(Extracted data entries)
---------------
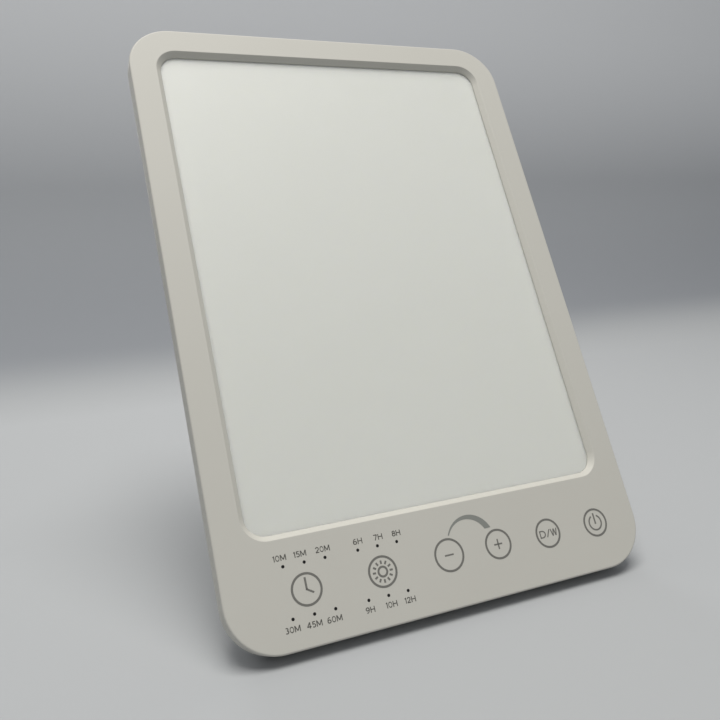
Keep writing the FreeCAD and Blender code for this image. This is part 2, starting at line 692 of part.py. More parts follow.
def lamp_strips():
    """Two upright strips of white lamps that shine into the long edges of the light guide."""
    middle = "-(guide_front + guide_thickness / 2)"
    for name, side in (("left", -1), ("right", 1)):
        inner = "strip_inside" if side > 0 else "-flange_inside"
        strip = block(name + "_strip", inner, "strip_bottom", middle + " - strip_height / 2",
                      "strip_thickness", "strip_rise", "strip_height")
        sub_part(group(name + "_strip_piece", [strip]), "led_board_" + name)
        face = "guide_half + led_gap" if side > 0 else "-strip_inside"
        lamps = []
        for number in range(LED_COUNT):
            along = "strip_bottom + strip_rise * %g - led_length / 2" % ((number + 0.5) / LED_COUNT)
            lamps.append(block("%s_lamp_%d" % (name, number), face, along, middle + " - led_width / 2",
                               "led_depth", "led_length", "led_width"))
        sub_part(group(name + "_lamps", lamps), "leds_" + name)


def foam_bars():
    """Two soft bars that press the stack against the frame."""
    bars = []
    for name, left in (("left_foam", "-foam_offset - foam_width"), ("right_foam", "foam_offset")):
        bars.append(block(name, left, "foam_foot", "-back_inside", "foam_width", "foam_length",
                          "back_inside - tray_back"))
    sub_part(group("foam_group", bars), "foam_bars")


def control_board():
    """The circuit board under the keys, with holes for the bosses and a notch round the inlet."""
    plate = block("board_plate", "-board_half", "board_bottom", "-board_back", "2 * board_half",
                  "board_top - board_bottom", "board_thickness")
    left = "panel_width / 2 - side_wall - jack_setback - jack_length - jack_clearance"
    start, depth = "-board_back - over", "board_thickness + 2 * over"
    tools = [block("board_notch", left, "jack_line - jack_width / 2 - jack_clearance", start, "board_half",
                   "jack_width + 2 * jack_clearance", depth)]
    for across, up in CASE_SCREWS[1:3]:
        radius = "boss_radius + board_hole_gap"
        tools.append(rod(across + "_board_hole", radius, depth, from_left(across), up, start))
    for across in BOARD_SCREWS:
        radius = "screw_radius + way_gap"
        tools.append(rod(across + "_hole", radius, depth, from_left(across), "key_line", start))
    sub_part(cut("board_cut", plate, tools), "control_board")


def board_parts():
    """The larger components on the rear of the board: controllers, converters, coils and capacitors."""
    pieces = []
    for name, across, up, length, width, height in COMPONENTS:
        left = "%g - panel_width / 2" % across
        pieces.append(block(name, left, up, "-board_back - %g" % height, length, width, height))
    for name, across in CAPACITORS:
        middle = "%g - panel_width / 2" % across
        back = "-board_back - capacitor_height"
        pieces.append(rod(name, "capacitor_radius", "capacitor_height", middle, "capacitor_line", back))
    sub_part(group("component_group", pieces), "board_components")


def indicators():
    """Twelve small lamps on the board, the bars that keep their light apart, and dark light pipes."""
    lamps = []
    for number, (across, up) in enumerate(DOTS):
        left, low = across + " - indicator_length / 2", up + " - indicator_width / 2"
        lamps.append(block("indicator_%d" % number, left, low, "-board_front", "indicator_length",
                           "indicator_width", "indicator_height"))
    sub_part(group("indicator_group", lamps), "indicator_leds")
    bars = []
    for row in range(4):
        trio = DOTS[3 * row:3 * row + 3]
        across, up = trio[0]
        left, low = across + " - baffle_end", up + " - baffle_width / 2"
        bar = block("baffle_bar_%d" % row, left, low, "-board_front", "2 * (dot_pitch + baffle_end)",
                    "baffle_width", "board_gap")
        wells = [
            rod("baffle_well_%d_%d" % (row, number), "baffle_bore", "board_gap + 2 * over", x, y,
                "-board_front - over")
            for number, (x, y) in enumerate(trio)
        ]
        bars.append(cut("baffle_%d" % row, bar, wells))
    sub_part(group("baffle_group", bars), "light_baffles")
    pipes = [
        rod("light_pipe_%d" % number, "dot_radius - pipe_gap", "face_wall - pipe_sink", x, y, "-face_wall")
        for number, (x, y) in enumerate(DOTS)
    ]
    sub_part(group("pipe_group", pipes), "light_pipes")


def touch_pads():
    """Conductive foam discs that carry the touch of a finger from the face to the board."""
    pads = [
        rod(key + "_pad", "key_radius", "board_gap", from_left(key), "key_line", "-board_front")
        for key in KEYS
    ]
    sub_part(group("pad_group", pads), "touch_pads")


def power_inlet():
    """The socket for a 5.5 mm plug, with its centre contact."""
    front = "panel_width / 2 - side_wall - jack_setback"
    housing = block("jack_housing", front + " - jack_length", "jack_line - jack_width / 2",
                    "-thickness / 2 - jack_height / 2", "jack_length", "jack_width", "jack_height")
    bore = cross_rod("jack_hole", "jack_bore", "jack_bore_depth + over", front + " - jack_bore_depth",
                     "jack_line", "-thickness / 2")
    sub_part(cut("jack_cut", housing, [bore]), "dc_jack")
    contact = cross_rod("jack_contact", "jack_pin_radius", "jack_pin_length", front + " - jack_bore_depth",
                        "jack_line", "-thickness / 2")
    sub_part(group("jack_contact_piece", [contact]), "dc_jack_pin")


def lead(name, points):
    """A round insulated lead along straight runs joined by tangent arcs, given as lists of formulas."""
    spots = [FreeCAD.Vector(*[value(text) for text in point]) for point in points]
    edges = []
    start = spots[0]
    for before, corner, after in zip(spots, spots[1:], spots[2:]):
        arriving = (corner - before).normalize()
        leaving = (after - corner).normalize()
        reach = BEND_SHARE * min((corner - before).Length, (after - corner).Length)
        enter, leave = corner - arriving * reach, corner + leaving * reach
        half_turn = arriving.getAngle(leaving) / 2
        bend = (leaving - arriving).normalize()
        radius = reach / math.tan(half_turn)
        to_centre = (radius * radius + reach * reach) ** 0.5
        middle = corner + bend * (to_centre - radius)
        edges.append(Part.LineSegment(start, enter).toShape())
        edges.append(Part.Arc(enter, middle, leave).toShape())
        start = leave
    edges.append(Part.LineSegment(start, spots[-1]).toShape())
    path = Part.Wire(edges)
    ahead = (spots[1] - spots[0]).normalize()
    section = Part.Wire([Part.makeCircle(value("lead_radius"), spots[0], ahead)])
    obj = doc.addObject("Part::Feature", name + "_run")
    obj.Shape = path.makePipeShell([section], True, False)
    return obj


def leads():
    """The power leads from the inlet and the two pairs that feed the lamp strips."""
    start = "panel_width / 2 - side_wall - jack_setback - jack_length"
    behind = "-(board_back + lead_rise)"
    end = start + " - lead_run"
    for name, side in (("red", 1), ("black", -1)):
        up = "jack_line + %d * lead_spacing" % side
        route = [(start, up, behind), (end, up, behind), (end, up, "-board_back")]
        sub_part(lead("dc_lead_" + name, route), "dc_lead_" + name)
    for name, side in (("left", "-"), ("right", "")):
        edge, strip = side + "board_half", side + "strip_middle"
        up, deep = "board_top - lead_inset", "-board_middle"
        route = [(edge, up, deep), (strip, up, deep), (strip, "strip_bottom", deep)]
        sub_part(lead("led_lead_" + name, route), "led_lead_" + name)


def cross_slot(name, x, y, z, depth):
    """The two bars of a cross recess."""
    bars = []
    sizes = [("_bar", "slot_length", "slot_width"), ("_cross", "slot_width", "slot_length")]
    for suffix, length, width in sizes:
        left, low = "%s - %s / 2" % (x, length), "%s - %s / 2" % (y, width)
        bars.append(block(name + suffix, left, low, z, length, width, depth))
    return bars


def pan_screw(name, x, y, seat, length):
    """A screw that is driven from the back: its head sits behind the depth of its seat."""
    head_back = "-(%s) - head_height" % seat
    head = rod(name + "_head", "head_radius", "head_height", x, y, head_back)
    shank = rod(name + "_shank", "screw_radius", length, x, y, "-(%s)" % seat)
    solid = union(name + "_solid", [head, shank])
    return cut(name, solid, cross_slot(name, x, y, head_back + " - over", "slot_depth + over"))


def screws():
    """Four screws close the casing and four hold the board."""
    closing = [
        pan_screw("case_" + across, from_left(across), up, "thickness - head_depth", "case_screw_length")
        for across, up in CASE_SCREWS
    ]
    sub_part(group("case_screw_group", closing), "case_screws")
    holding = [
        pan_screw("board_" + across, from_left(across), "key_line", "board_back", "board_screw_length")
        for across in BOARD_SCREWS
    ]
    sub_part(group("board_screw_group", holding), "board_screws")


def stand_leg():
    """The leg: a flat tongue with its knuckle, the stop on the knuckle and a slot for the pad."""
    body = new_body("stand_leg")
    end = "leg_length - pad_length"
    tongue = new_sketch(body, "tongue_outline", y="(%s) / 2" % end, z="-knuckle_radius")
    outline(tongue, "tongue", "leg_width", end, "leg_corner")
    plate = pad(body, tongue, "leg_thickness")
    faces = (-value("knuckle_radius"), value("leg_thickness") - value("knuckle_radius"))
    flat_edges = edges_where(plate, lambda edge: any(at_depth(edge, -z) for z in faces))
    fillet(body, plate, flat_edges, "leg_round")
    root = new_sketch(body, "leg_root", z="-knuckle_radius")
    rectangle(root, "-leg_width / 2", 0, "leg_width / 2", "leg_corner")
    pad(body, root, "leg_thickness")
    knuckle = new_sketch(body, "knuckle", plane="YZ_Plane")
    circle(knuckle, "knuckle", 0, 0, "knuckle_radius")
    pad(body, knuckle, "leg_width", both_ways=True)
    heel = new_sketch(body, "heel", plane="YZ_Plane")
    bind(heel, AttachmentOffset__Rotation__Angle="180 - open_angle")
    rectangle(heel, 0, 0, "heel_width", "knuckle_radius + knuckle_gap - heel_gap")
    pad(body, heel, "heel_length", both_ways=True)
    bore = new_sketch(body, "leg_bore", plane="YZ_Plane")
    circle(bore, "bore", 0, 0, "pin_radius + pin_running_gap")
    pocket(body, bore, "2 * leg_width", both_ways=True)
    middle = "leg_thickness / 2 - knuckle_radius"
    slot = new_sketch(body, "pad_slot", plane="XZ_Plane", y=middle, z="-(%s)" % end)
    half, rise = "(tenon_width / 2 + tenon_gap)", "(tenon_thickness / 2 + tenon_gap)"
    rectangle(slot, "-" + half, "-" + rise, half, rise)
    pocket(body, slot, "tenon_reach + tenon_gap", reverse=True)
    sub_part(body, "stand_leg", "leg")


def hinge_pin():
    """The pin is tight in the hinge blocks of the back and turns in the leg."""
    pin = cross_rod("pin_rod", "pin_radius", "2 * ear_outside", "-ear_outside", "hinge_line", "-hinge_depth")
    sub_part(group("pin_piece", [pin]), "hinge_pin")


def foot_pad():
    """The rubber pad on the end of the leg, whose sole is flat on the table when the leg is open."""
    end = "leg_length - pad_length"
    heel = block("pad_block", "-pad_width / 2", end, "-knuckle_radius", "pad_width", "pad_length",
                 "leg_thickness")
    low = "leg_thickness / 2 - knuckle_radius - tenon_thickness / 2"
    tenon = block("pad_tenon", "-tenon_width / 2", end + " - tenon_reach", low, "tenon_width",
                  "tenon_reach + pad_length / 2", "tenon_thickness")
    below = block("pad_below_table", 0, 0, 0, "2 * pad_width", "2 * pad_length", "leg_length")
    tilted = "placement(vector(0; 0; 0); " + turn % "-prop_angle" + ")"
    shifted = "placement(vector(-pad_width; hinge_height; 0); " + turn % "0" + ")"
    bind(below, Placement=tilted + " * " + shifted)
    sub_part(cut("pad_cut", union("pad_solid", [heel, tenon]), [below]), "foot_pad", "leg")


def write_parts():
    """Checks every object of the document and writes one file for each piece."""
    doc.recompute()
    for obj in doc.Objects:
        if "Invalid" in obj.State or "Error" in obj.State:
            raise RuntimeError("%s is %s" % (obj.Name, obj.State))
    os.makedirs("parts", exist_ok=True)
    for obj in SUB_PARTS:
        shape = obj.Shape
        if shape.isNull() or not shape.isValid():
            raise RuntimeError(obj.Label + " has no valid shape")
        shape.exportStep("parts/%s.step" % obj.Label)
        print("%-18s solids %2d volume %10.1f" % (obj.Label, len(shape.Solids), shape.Volume))


front_bezel()
rear_cover()
sheet_stack()
back_tray()
lamp_strips()
foam_bars()
control_board()
board_parts()
indicators()
touch_pads()
power_inlet()
leads()
screws()
stand_leg()
hinge_pin()
foot_pad()
write_parts()
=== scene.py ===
# %% [markdown]
# # A tablet light therapy lamp
# The real lamp is a flat panel that stands on a table and leans back on a leg. Its casing is two
# shells of off-white moulded plastic, its window is an opal sheet lit from its edges, and its keys
# are printed on the face. The frame that is loaded first holds the engineering model. Every piece
# below is made in the same place as the part that it stands for or sits on, in metres.
# %% Load the frame
import math
import bmesh
import bpy
from mathutils import Matrix, Vector


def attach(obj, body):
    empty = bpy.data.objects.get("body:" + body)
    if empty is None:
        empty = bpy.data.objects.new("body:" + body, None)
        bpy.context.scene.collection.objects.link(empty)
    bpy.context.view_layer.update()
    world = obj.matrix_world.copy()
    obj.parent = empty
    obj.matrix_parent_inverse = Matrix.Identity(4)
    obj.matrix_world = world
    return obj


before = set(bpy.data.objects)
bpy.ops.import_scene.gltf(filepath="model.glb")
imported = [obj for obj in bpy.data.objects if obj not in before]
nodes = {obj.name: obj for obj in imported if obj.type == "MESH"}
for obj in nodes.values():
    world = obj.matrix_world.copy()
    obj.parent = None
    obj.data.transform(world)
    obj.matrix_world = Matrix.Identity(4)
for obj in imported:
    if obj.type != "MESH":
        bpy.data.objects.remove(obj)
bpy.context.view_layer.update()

# %% [markdown]
# ## Where the panel is
# All the visible features lie on the leaning panel, so it is easiest to draw them flat: x to the
# right from the panel's middle, y up from its lower edge, z out of the face, in millimetres. One
# matrix then stands the drawing up in the frame, in metres.
# %% The panel's own drawing board
LEAN = math.radians(30.8)
SETBACK = 65.172
LIFT = 4.386
HALF_WIDTH = 82.0
STAND_UP = Matrix.Translation((0, -SETBACK, LIFT)) @ Matrix.Rotation(math.pi / 2 - LEAN, 4, "X")
PANEL = Matrix.Scale(0.001, 4) @ STAND_UP

print("upper right corner of the face", PANEL @ Vector((HALF_WIDTH, 236, 0)))

# %% [markdown]
# ## The camera
# The photograph is taken from close by, a little above the lamp and from its left, so the panel's
# far corner shrinks. The camera's place was solved from the panel's outline and its printed rings.
# %% Camera
CAMERA_PLACE = Vector((-0.12848, -0.26887, 0.14588))
CAMERA_AIM = Vector((-0.00906, 0.00046, 0.07918))
CAMERA_ROLL = math.radians(-0.94)
CAMERA_LENS = 38.32
HALF_PIXEL = 0.5 / 720  # the photograph was measured from pixel middle to pixel middle

scene = bpy.context.scene
camera_data = bpy.data.cameras.new("camera")
camera_data.lens = CAMERA_LENS
camera_data.sensor_width = 36
camera_data.clip_start = 0.01
camera_data.shift_x = -HALF_PIXEL
camera_data.shift_y = HALF_PIXEL
camera = bpy.data.objects.new("camera", camera_data)
scene.collection.objects.link(camera)
look = (CAMERA_AIM - CAMERA_PLACE).to_track_quat("-Z", "Y").to_matrix().to_4x4()
camera.matrix_world = Matrix.Translation(CAMERA_PLACE) @ look @ Matrix.Rotation(CAMERA_ROLL, 4, "Z")
scene.camera = camera
print("camera", camera.location, "lens", camera_data.lens)

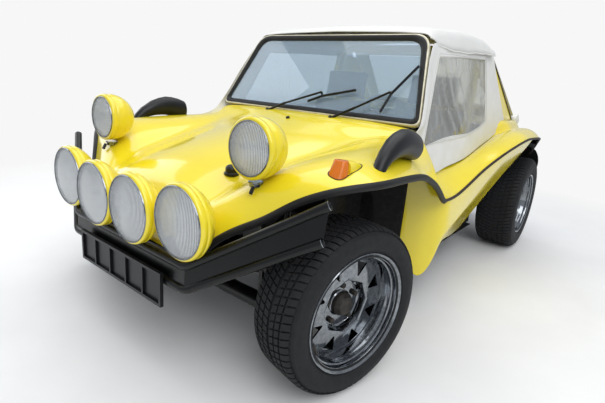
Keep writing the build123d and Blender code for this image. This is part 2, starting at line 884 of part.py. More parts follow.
def windscreen_frame(shell):
    """Flat frame round the windscreen glass, cut to sit on the cowl."""
    with BuildPart() as frame:
        with BuildSketch(screen_plane()):
            add(screen_sketch(0, SCREEN_CORNER))
            add(screen_sketch(SCREEN_BORDER, SCREEN_CORNER - SCREEN_BORDER / 2), mode=Mode.SUBTRACT)
        extrude(amount=-SCREEN_FRAME_T)
    return seated(frame.part, shell)


def windscreen_glass():
    """Flat glass that fills the windscreen frame."""
    with BuildPart() as pane:
        with BuildSketch(screen_plane().offset(-(SCREEN_FRAME_T - GLASS_T) / 2)):
            add(screen_sketch(SCREEN_BORDER + RUN_CLEAR, SCREEN_CORNER - SCREEN_BORDER / 2))
        extrude(amount=-GLASS_T)
    return pane.part


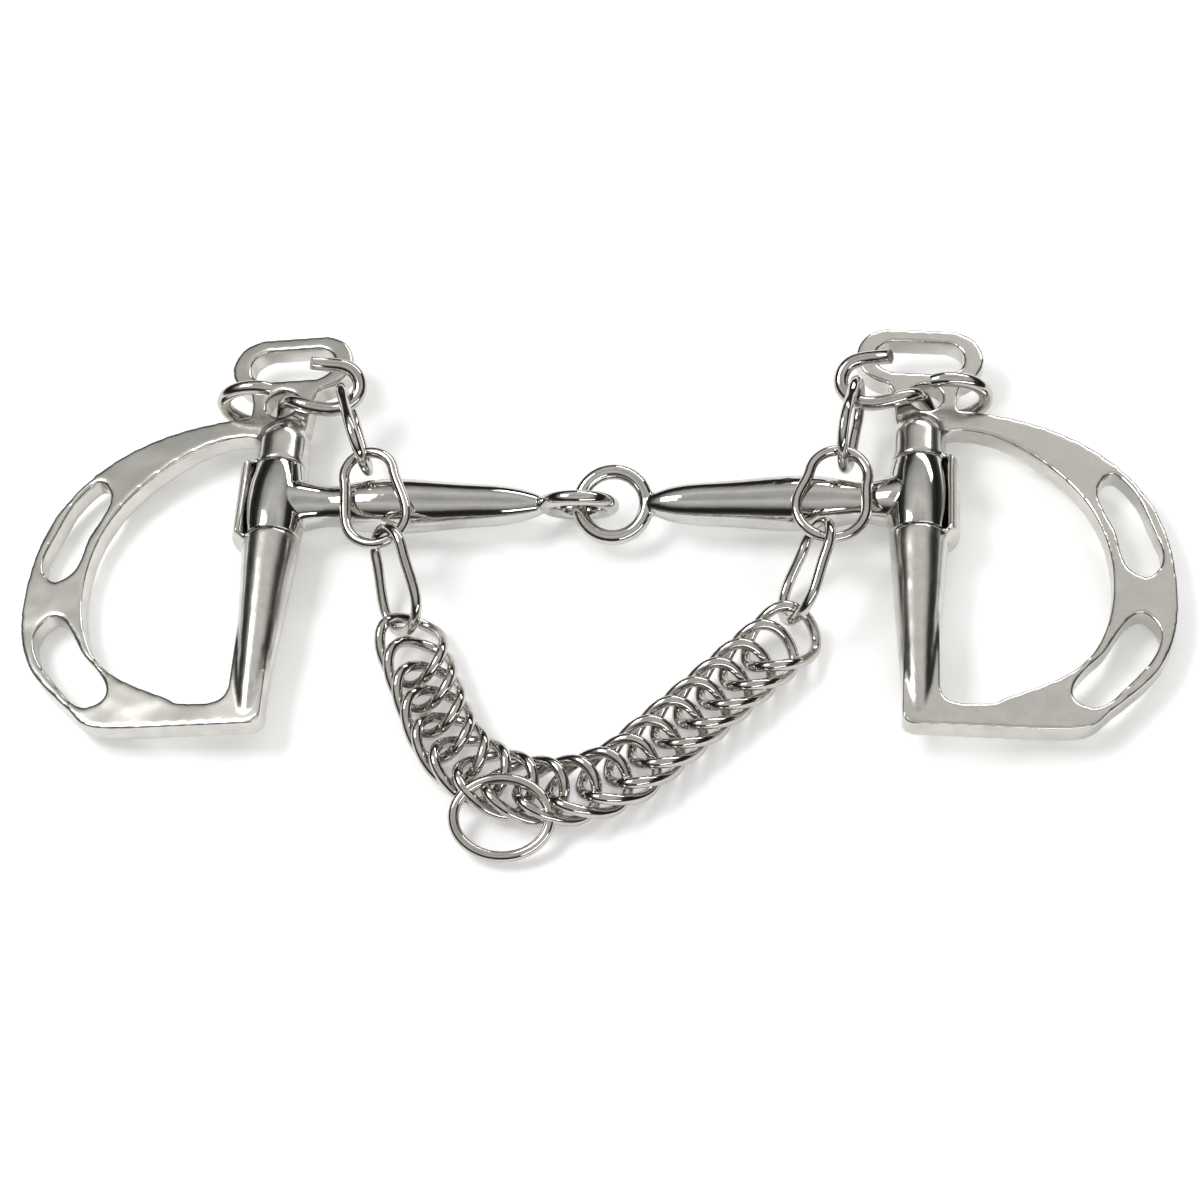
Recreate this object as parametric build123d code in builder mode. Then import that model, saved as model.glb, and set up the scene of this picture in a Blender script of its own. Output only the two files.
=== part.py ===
from build123d import *
import os
from math import cos, pi, radians, sin

# A jointed curb bit with slotted D cheeks, lying flat with its curb chain on the hooks.
# +X is to the right cheek, +Y to the headstall eyes, +Z up; the origin is under the middle of it all.

# Driving dimensions, mm
BAR_Y = 21.1             # the mouthpiece axis, so that the whole bit is centred on the origin
BAR_Z = 7.5              # the ferrules rest on the surface
CHEEK_X = 74.0           # from the middle to each cheek's hinge axis
DROOP = 5.0              # degrees that each cheek hangs outwards from level
PLATE = 5.5              # thickness of the cheek casting
POST_R = 6.4
FERRULE_R = 7.5
FERRULE_HALF = 9.6
POST_GAP = 0.3           # between the ferrule's ends and the posts
PIN_R = 2.5
PIN_RUNNING_GAP = 0.05
BAND_IN_R = 7.85
BAND_OUT_R = 9.3
BAND_HALF_ANGLE = 40.0
HOLE_U, HOLE_V, HOLE_R = 1.4, 28.0, 3.8
EYE_V = 39.4
RING_R = 7.7             # centre joint of the mouthpiece, to the middle of its wire
RING_WIRE_R = 1.8
RING_TILT = 22.0
RIGHT_RING_X = 4.4
LEFT_RING_X = -3.6
HOOK_WIRE_R = 1.7
CHAIN_WIRE_R = 1.25
FLY_WIRE_R = 0.85
LINK_HALF_LENGTH = 8.7   # double link, to the middle of its wire
LINK_HALF_WIDTH = 7.0
LINK_TWIST = 2.8
LINK_PITCH = 6.9
LINK_COUNT = 18
HALF_LOOP_SPANS = 8      # a double link's half loop is drawn in this many spans
BEND_STEPS = range(4, 12)
BEND = 14.2              # degrees between links along the bottom of the chain
FIRST_LINK = (-39.2, BAR_Y - 36.5)
FIRST_HEADING = -68.0

os.makedirs("parts", exist_ok=True)


def save(part, name):
    part.label = name
    export_step(part, f"parts/{name}.step")


def right_cheek_plane():
    """Middle of the right cheek's thickness: x outwards from the hinge axis, y to the eye."""
    tilt = radians(DROOP)
    return Plane(
        origin=(CHEEK_X, BAR_Y, BAR_Z),
        x_dir=(cos(tilt), 0, -sin(tilt)),
        z_dir=(sin(tilt), 0, cos(tilt)),
    )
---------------
WHAT YOU NEED TO DO: Extract and output the part that opens with the line containing "Recreate this object" and closes with the line containing "from math import cos, pi, radians, sin", unchanged, ends included.

ANSWER FOR THE TASK:
Recreate this object as parametric build123d code in builder mode. Then import that model, saved as model.glb, and set up the scene of this picture in a Blender script of its own. Output only the two files.
=== part.py ===
from build123d import *
import os
from math import cos, pi, radians, sin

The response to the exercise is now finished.